Sunday, September 09, 2007

No Health Care Reform in California This Year

Dan Walters of the Sacramento Bee writes that efforts at major health care reform in California appear to be dead for this year. While it is possible that the governor will call the legislature into a special session to address the issue, my sources are telling me that it is more likely that the issue will be negotiated behind closed doors in hopes of arriving at a solution that can be passed in early 2008.
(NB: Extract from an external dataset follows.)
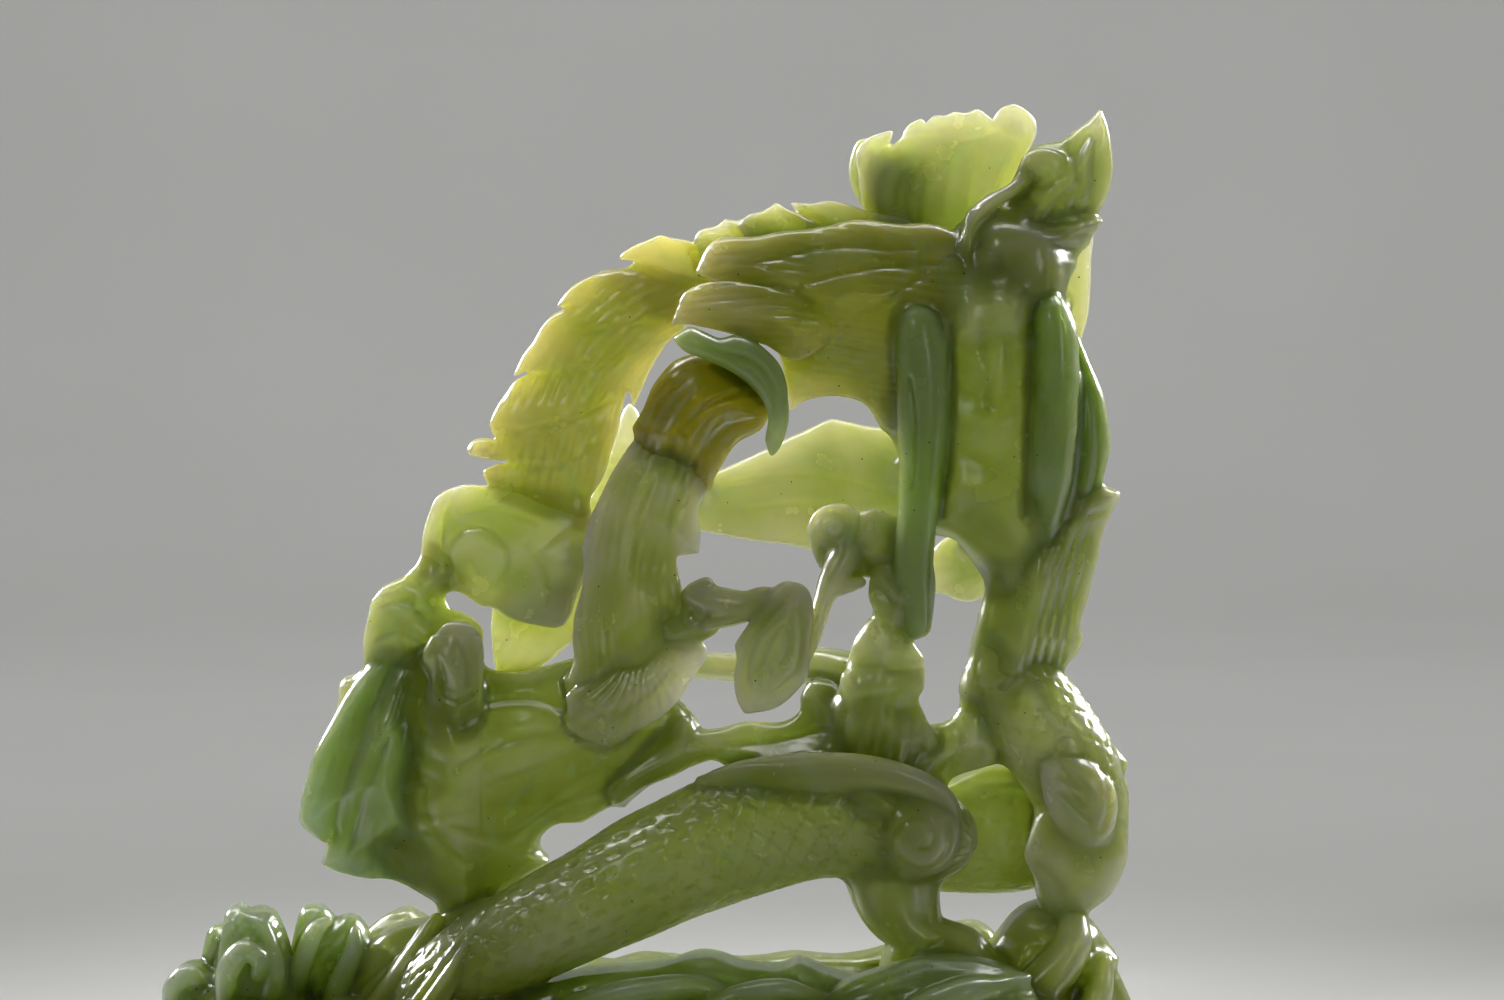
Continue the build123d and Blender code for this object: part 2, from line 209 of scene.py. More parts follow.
def lobe(points, y, half, edge=1.5, dome=0.0, spread=6.0, tilt=(0, 0), relief=()):
    """Carved plate facing the viewer: outline in x and z about y, half its thickness deep."""
    loop = trace(points)
    middle = loop.mean(0)
    reach = half + dome + 1
    lean = abs(tilt[0]) * np.ptp(loop[:, 0]) / 2 + abs(tilt[1]) * np.ptp(loop[:, 1]) / 2
    low = (loop[:, 0].min(), y - reach - lean, loop[:, 1].min())
    high = (loop[:, 0].max(), y + reach + lean, loop[:, 1].max())

    def field(x, yy, z):
        u = x[:, 0, :]
        v = z[:, 0, :]
        inside = depth_inside(u, v, loop)
        carved = half + dome * smooth_step(inside, 0, spread)
        for pattern in relief:
            carved = carved + RELIEF * pattern(u, v, inside)
        centre = y + tilt[0] * (u - middle[0]) + tilt[1] * (v - middle[1])
        offset = yy - centre[:, None, :]
        rounding = min(edge, half)
        side = rounding - inside[:, None, :]
        face = np.abs(offset) - (carved[:, None, :] - rounding)
        outer = np.hypot(np.maximum(side, 0), np.maximum(face, 0))
        return outer + np.minimum(np.maximum(side, face), 0) - rounding
    return low, high, field


def rope(*stations, grooves=0, groove_depth=0.0, scales=None, twist=0.0):
    """Round mass along a path of stations (x, y, z, half width, half depth)."""
    knots = np.array(stations, float)
    padded = np.vstack([2 * knots[0] - knots[1], knots, 2 * knots[-1] - knots[-2]])
    tangents = (padded[2:] - padded[:-2]) / 2
    t = np.linspace(0, 1, CURVE_STEPS, endpoint=False)[:, None]
    path = [
        (2 * t**3 - 3 * t**2 + 1) * knots[i]
        + (t**3 - 2 * t**2 + t) * tangents[i]
        + (3 * t**2 - 2 * t**3) * knots[i + 1]
        + (t**3 - t**2) * tangents[i + 1]
        for i in range(len(knots) - 1)
    ]
    path = np.vstack(path + [knots[-1:]])
    path[:, 3:] = np.maximum(path[:, 3:], 0.4)
    low = tuple((path[:, axis] - np.maximum(path[:, 3], path[:, 4])).min() for axis in range(3))
    high = tuple((path[:, axis] + np.maximum(path[:, 3], path[:, 4])).max() for axis in range(3))

    def field(x, y, z):
        shape = np.broadcast(x, y, z).shape
        best = np.full(shape, FAR)
        along = np.zeros(shape)
        around = np.zeros(shape)
        travelled = 0.0
        for start, end in zip(path[:-1], path[1:]):
            step = end[:3] - start[:3]
            length = math.sqrt(step @ step)
            reach = max(start[3:].max(), end[3:].max()) + BAND
            cut = tuple(
                slice(*np.searchsorted(axis.ravel(), (min(a, b) - reach, max(a, b) + reach)))
                for axis, a, b in zip((x[:, 0, 0], y[0, :, 0], z[0, 0, :]), start[:3], end[:3])
            )
            px = x[cut[0], :, :][:, :, cut[2]] if x.shape[2] > 1 else x[cut[0]]
            pz = z[cut[0], :, :][:, :, cut[2]] if z.shape[0] > 1 else z[:, :, cut[2]]
            py = y[:, cut[1], :]
            t = ((px - start[0]) * step[0] + (py - start[1]) * step[1] + (pz - start[2]) * step[2])
            t = np.clip(t / (length * length), 0, 1)
            wide = start[3] + t * (end[3] - start[3])
            deep = start[4] + t * (end[4] - start[4])
            ox = px - start[0] - t * step[0]
            oy = (py - start[1] - t * step[1]) * wide / deep
            oz = pz - start[2] - t * step[2]
            gap = np.sqrt(ox * ox + oy * oy + oz * oz) - wide
            closer = gap < best[cut]
            best[cut] = np.where(closer, gap, best[cut])
            side = (ox * -step[2] + oz * step[0]) / max(math.hypot(step[0], step[2]), 1e-6)
            along[cut] = np.where(closer, travelled + t * length, along[cut])
            around[cut] = np.where(closer, np.arctan2(oy, side), around[cut])
            travelled += length
        if grooves:
            phase = grooves * around / 2 + twist * along
            best = best - groove_depth * (np.abs(np.sin(phase)) - 1)
        if scales:
            pitch, rows, depth = scales
            one = np.abs(np.sin(math.pi * along / pitch + rows * around / 2))
            two = np.abs(np.sin(math.pi * along / pitch - rows * around / 2))
            best = best + depth * np.exp(-np.minimum(one, two) ** 2 / 0.03)
        return best
    return low, high, field


def blob(centre, radii):
    """Ellipsoid."""
    low = tuple(c - r for c, r in zip(centre, radii))
    high = tuple(c + r for c, r in zip(centre, radii))

    def field(x, y, z):
        scaled = np.sqrt(sum(((a - c) / r) ** 2 for a, c, r in zip((x, y, z), centre, radii)))
        return (scaled - 1) * min(radii)
    return low, high, field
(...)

Although both the Democratic legislature and the increasingly marginally Republican governor both supported reform, those groups divided over the means of financing it. Democrats wanted to put the entire fiscal onus on employers, while Governor Schwarzenegger wanted to fund it through a fee to be paid by doctors and hospitals. Republicans in the legislature opposed both plans, and they were right to do so. Note that the governor chose to call his funding mechanism a "fee" rather than a "tax." Tax increases require a supermajority in the state legislature, and it will not be possible to muster one. However, the linguistic gamesmanship would almost certainly be the subject of a judicial challenge should it pass.

In addition, Californians would be wise to remember an axiom from their Republican governor from 40 years ago. Businesses are not taxpayers: they are tax collectors. Imposing a tax on businesses, whether those businesses are health care providers or employers, only results in higher costs being passed on to consumers to pay the tax.